I wrote a small tool a few months back that i've been trying out to measure some of this, and it mostly works, so sharing here.
How It Works
Each test runs a sequential pipeline: network quality check -> latency -> download-> upload. The speed measurement uses Cloudflare's speedtest library, running in a Web Worker so it doesn't freeze the UI (and makes killing it if you lose network connection half-way through easier...)
The test sizes adapt based on recent results — there are 6 quality tiers, and the payload sizes scale accordingly, with indication as it goes. GPS tagging uses the browser's Geolocation API.
The results appear on a map, colour-coded by speed tier with pins by area. You can export to CSV or JSON if you want to do something with the data yourself, the data lives only in Local Storage (and, isn't sent off anywhere by me).
Caveats
This was written mostly by Kiro and Claude Code, because i'm totally lacking in any ability to do frontend/web dev.
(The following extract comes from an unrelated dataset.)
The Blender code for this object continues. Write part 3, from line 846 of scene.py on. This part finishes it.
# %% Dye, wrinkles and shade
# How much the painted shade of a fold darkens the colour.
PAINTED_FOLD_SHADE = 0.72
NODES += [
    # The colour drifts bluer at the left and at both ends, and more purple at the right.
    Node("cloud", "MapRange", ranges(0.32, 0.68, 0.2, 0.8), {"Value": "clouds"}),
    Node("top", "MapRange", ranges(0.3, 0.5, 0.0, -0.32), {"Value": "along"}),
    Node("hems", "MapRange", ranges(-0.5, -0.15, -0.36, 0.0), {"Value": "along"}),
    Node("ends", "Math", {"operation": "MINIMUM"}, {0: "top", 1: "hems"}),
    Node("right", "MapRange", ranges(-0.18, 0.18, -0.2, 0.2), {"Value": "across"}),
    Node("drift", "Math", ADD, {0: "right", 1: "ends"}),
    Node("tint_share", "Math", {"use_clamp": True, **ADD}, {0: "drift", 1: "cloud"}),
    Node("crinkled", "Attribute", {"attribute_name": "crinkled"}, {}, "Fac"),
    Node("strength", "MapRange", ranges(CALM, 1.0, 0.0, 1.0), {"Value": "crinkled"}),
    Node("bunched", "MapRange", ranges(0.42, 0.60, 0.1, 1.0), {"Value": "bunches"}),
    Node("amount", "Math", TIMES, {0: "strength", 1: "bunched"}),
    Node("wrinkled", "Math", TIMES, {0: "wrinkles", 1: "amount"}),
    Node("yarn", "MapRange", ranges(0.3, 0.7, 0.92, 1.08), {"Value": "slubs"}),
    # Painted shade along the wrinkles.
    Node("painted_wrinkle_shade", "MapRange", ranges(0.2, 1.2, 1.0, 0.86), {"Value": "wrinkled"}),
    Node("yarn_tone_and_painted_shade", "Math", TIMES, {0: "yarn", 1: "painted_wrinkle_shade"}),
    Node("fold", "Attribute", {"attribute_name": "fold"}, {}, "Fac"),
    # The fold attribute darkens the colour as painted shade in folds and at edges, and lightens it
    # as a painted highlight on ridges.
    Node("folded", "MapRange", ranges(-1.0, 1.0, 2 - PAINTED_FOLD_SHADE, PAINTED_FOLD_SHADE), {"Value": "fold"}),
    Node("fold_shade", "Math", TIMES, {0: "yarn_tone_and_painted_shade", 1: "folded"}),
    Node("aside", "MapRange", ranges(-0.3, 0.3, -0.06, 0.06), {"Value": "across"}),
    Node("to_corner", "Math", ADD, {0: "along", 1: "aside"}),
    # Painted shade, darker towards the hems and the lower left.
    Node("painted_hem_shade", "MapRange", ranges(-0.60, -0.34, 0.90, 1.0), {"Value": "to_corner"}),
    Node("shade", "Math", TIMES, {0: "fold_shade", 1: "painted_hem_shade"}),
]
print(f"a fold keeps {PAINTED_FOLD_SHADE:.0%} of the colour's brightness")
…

More importantly: this will consume a lot of data. Running every 30 seconds across a long journey adds up fast. Do not run this on a limited data plan unless you know what you're doing, and check whether your carrier has anything to say about automated testing. I'm genuinely not sure where it lands with most terms of service — that's your call to make. On a gigabit connection (which many 5G connections easily can be), this can easily chew through 1GB every ~10 seconds.
iOS Safari has some extra handling built in (stricter timeouts, worker teardown on backgrounding), i've tried to work around most of the oddities i've run into, but do open an issue (or a PR) if you find any others.
What I'd Like to Add
The obvious next step is crowdsourcing — something like CellMapper where results can be (volountarily) contributed to a shared dataset. That would make the tool genuinely useful for coverage mapping rather than just personal curiosity. It's on the list, but it's not something I've built or even thought through properly yet.
For now it's a useful personal tool. If you're the kind of person who finds themselves wondering how realistic hose coverage maps are for real world data throughput, give it a go.